Con la Caritas diocesana, già da qualche mese, abbiamo inviato aiuti di alimenti e kit di protezione (maschera e alcool) alle infermerie locali, per la distribuzione alle famiglie e persone più fragili, ma, senza un accompagnamento continuo, non sembrano più lo strumento più efficace (anche perché in epoca di campagna politica, anche il governatore, due mesi dopo di noi, ha portato ceste basiche per tutte le famiglie).
Quello che preoccupa di più, in questo momento, è che tutti pensano che la pandemia sia finita e organizzano tornei di calcio chiamando tutte le comunità della regione, come dimostrazione che “l’epoca turistica può ricominciare senza rischio” e per permettere ai candidati politici di presentarsi per le elezioni, “comprando” voti in cambio di promesse impossibili.
…ma anche nei pochi giorni che eravamo lì 2 persone sono state trasferite in emergenza all’ospedale più vicino e sono morte per Covid-19.(!)
Pastoralmente, abbiamo incontrato i coordinatori della Chiesa cattolica, bloccati, un po’ sfiduciati, fermati dalla “emergenza Pandemia” nel cammino pastorale, e a passi lenti nella motivazione… molti abitanti e famiglie responsabili stavano viaggiando… le scuole continuano chiuse probabilmente fino alla fine dell’anno.
La nostra presenza di sicuro ha fatto bene a tutti gli abitanti di questi villaggi lontani (almeno ai pochi che siamo riusciti a visitare), ma é stata molto rapida per colpa del tempo e della stagione (nel mese di ottobre il livello del fiume incomincia a scendere rapidamente e il barco poteva correre il pericolo di rimanere incagliato). E si apre la necessità urgente di ripensare lo “stile missionario” in questa regione. Riconosciamo che le visite sporadiche di poche volte all’anno non rispondono ai bisogni umani e pastorali di queste famiglie di origine indigena. L’equipe diocesana che ha partecipato a questa esperienza sta contribuendo a una riflessione generale, per pensare ad una presenza stabile di un gruppo pastorale che possa passare più tempo là, entrando nella quotidianità delle sfide sociali e pastorali che emergono.

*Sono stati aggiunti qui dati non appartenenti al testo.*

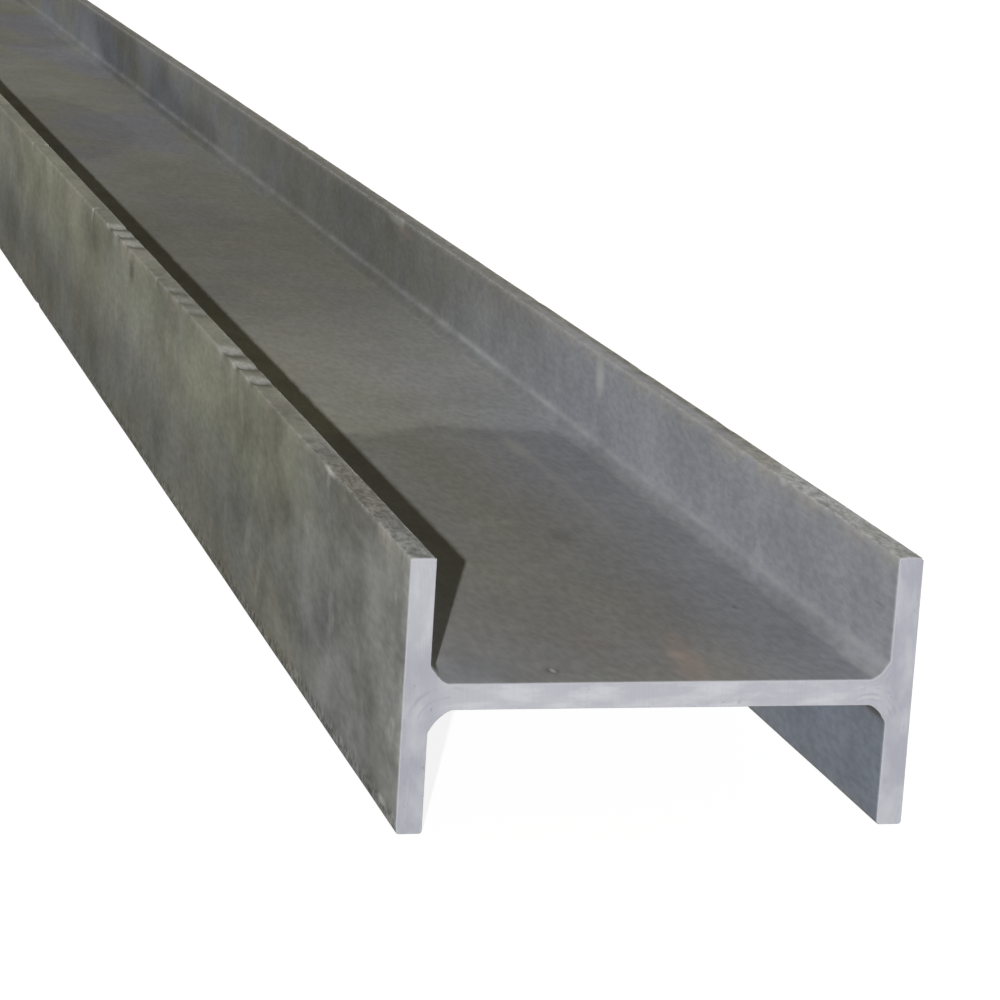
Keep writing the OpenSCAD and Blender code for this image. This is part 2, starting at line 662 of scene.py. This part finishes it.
def outer_hue(tree, known, colour, broad, by_cut):
    """Lavender by a cut, olive high on the outer faces and faintly on the web, tan on top."""
    outer = known["outer_face"]
    colour = blend(tree, times(tree, outer, by_cut, 0.65), colour, LAVENDER)
    high = fade(tree, known["z"], 0.035, 0.085, 0.15, 0.95)
    on_outer = times(tree, outer, high, fade(tree, known["from_cut"], 0.1, 0.3))
    soft_olive = fade(tree, broad, 0.75, 0.25, 0.45, 1.0)
    olive = times(tree, soft_olive, calc(tree, "MAXIMUM", on_outer, times(tree, known["web"], 0.3)))
    colour = blend(tree, olive, colour, OLIVE)
    tan_cloud = fade(tree, cloud(tree, known["place"], (0.05, 0.09, 0.05), 24.0, 2.0), 0.5, 0.62)
    sun_tan = times(tree, outer, fade(tree, known["z"], 0.06, 0.095), tan_cloud)
    sun_tan = times(tree, sun_tan, fade(tree, known["from_cut"], 0.15, 0.3), 0.5)
    return blend(tree, sun_tan, colour, TAN)


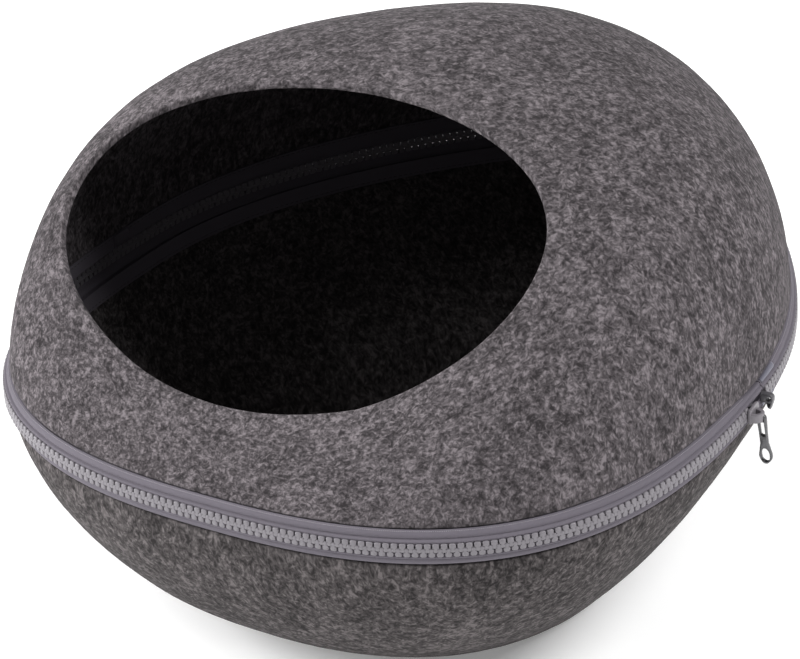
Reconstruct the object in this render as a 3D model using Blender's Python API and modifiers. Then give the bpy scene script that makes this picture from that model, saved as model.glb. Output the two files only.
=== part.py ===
"""Felt cat cave: an egg-shaped pet bed of two moulded felt halves joined by a zip all round.

Run with: blender --background --python part.py
Metres, +Z up. The base's centre is the origin, and the entrance faces -Y.
"""
import math

import bmesh
import bpy
from mathutils import Matrix, Vector

# ---- driving sizes (metres, degrees) ----
GAP = 0.00035                   # air left between neighbouring pieces
FELT = 0.004                    # thickness of the felt
SEGMENTS = 64                   # facets round the egg

HALF_LENGTH = 0.230             # to the outer face of the teeth, front to back
HALF_WIDTH = 0.1893             # to the outer face of the teeth, side to side
EGG = -0.135                    # widens the front end of the plan
NARROWING = -0.220              # narrows its back end further
FRONT_SQUARENESS = 2.5          # superellipse exponent of the plan's front half
ROUND = 2.0                     # exponent of an ellipse
SHARP = 35                      # edges that turn more than this are shaded sharp
WELD = 0.00001

SEAM_HEIGHT = 0.124             # middle of the teeth above the floor
DOME_HEIGHT = 0.1505            # top of the dome above the seam
HALF_BAND = 0.0105              # from the middle of the teeth to either felt edge
FELT_INSET = 0.0038             # the felt edges lie this far inside the teeth's outer face
DIP = {"depth": 0.003, "angle": -2.5, "reach": 7.5}   # the dome's edge sinks towards the zip's ends

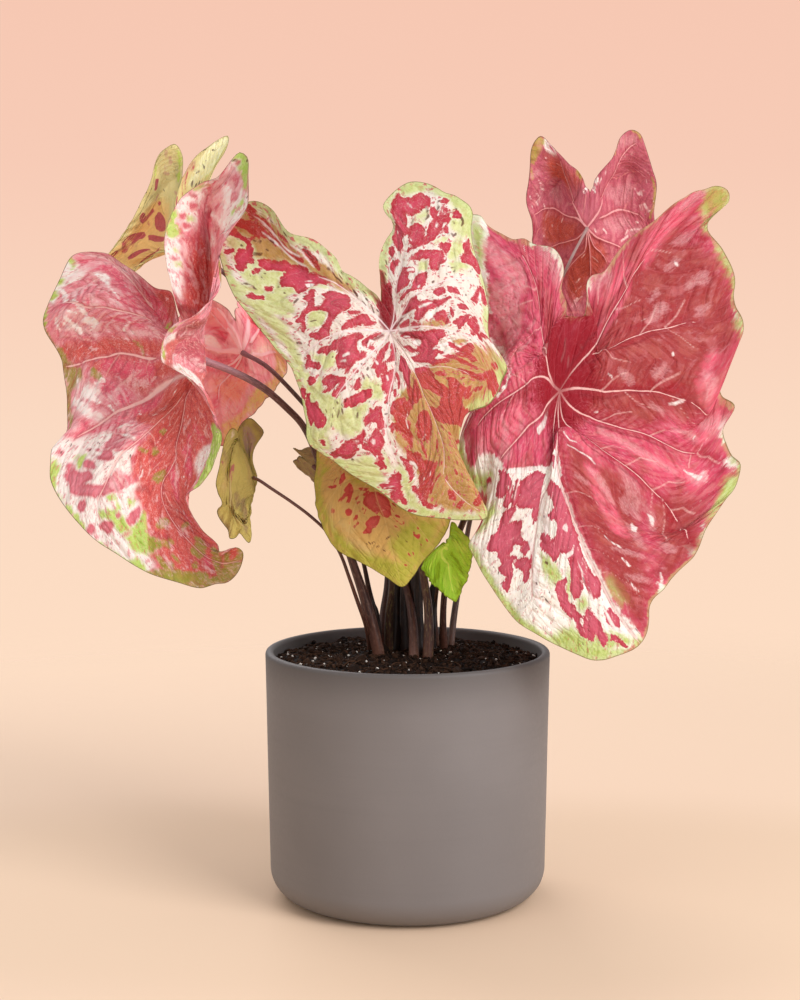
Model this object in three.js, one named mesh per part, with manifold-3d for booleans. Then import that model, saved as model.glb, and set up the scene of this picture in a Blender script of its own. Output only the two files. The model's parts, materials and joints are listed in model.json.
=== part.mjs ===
// Potted caladium: ten shield-shaped leaf blades on ten petioles that rise from a
// tuber in a pot of soil. Millimetres, +Z up. The origin is the centre of the pot's
// flat base, and the viewer's side of the plant is -Y.
import * as THREE from 'three';
import { mergeVertices } from 'three/addons/utils/BufferGeometryUtils.js';
import Module from 'manifold-3d';

// ---- driving dimensions -------------------------------------------------------
const POT_HEIGHT = 130.8;      // rim above the surface the pot stands on
const RIM_RADIUS = 75;         // outside radius at the rim
const BASE_RADIUS = 72.9;      // outside radius just above the rounded foot
const FOOT_ROUNDING = 15.5;    // radius of the rounding between wall and base
const WALL = 4.4;              // wall thickness
const FLOOR = 6;               // floor thickness
const SOIL_EDGE = 124.6;       // soil level at the wall
const SOIL_CROWN = 3.4;        // how much the soil rises in the middle
const FIT = 0.3;               // clearance between touching pieces
const BLADE_THICKNESS = 1.0;
const TUBER = { x: 2, y: 13, z: 103, rx: 30, ry: 31, rz: 15 };

// Blade outline on the flat leaf: petiole joint at (0,0), tip at (0,-1), half of it,
// from the sinus (the cleft) round the basal lobe to the tip.
const HALF_OUTLINE = [[0, 0.10], [0.035, 0.20], [0.10, 0.36], [0.20, 0.51], [0.32, 0.60],
  [0.43, 0.585], [0.53, 0.48], [0.595, 0.31], [0.62, 0.10], [0.60, -0.12], [0.54, -0.34],
  [0.44, -0.55], [0.30, -0.75], [0.15, -0.91], [0, -1.0]];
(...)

Un sacerdote di Caracaraí rimane come coordinatore, contando con l’appoggio di religiosi/e, laici che potrebbero entrare nel mondo della scuola… e sfruttando case di appoggio e imbarcazioni più rapide e leggere per potersi spostare e incontrare le comunità anche nell’epoca più secca.
Domani, venerdì 23 ottobre, avremo una riunione con il Vescovo e l’equipe di discernimento sulla pastorale del fiume, per fare passi in avanti su questa “conversione” pastorale necessaria e urgente.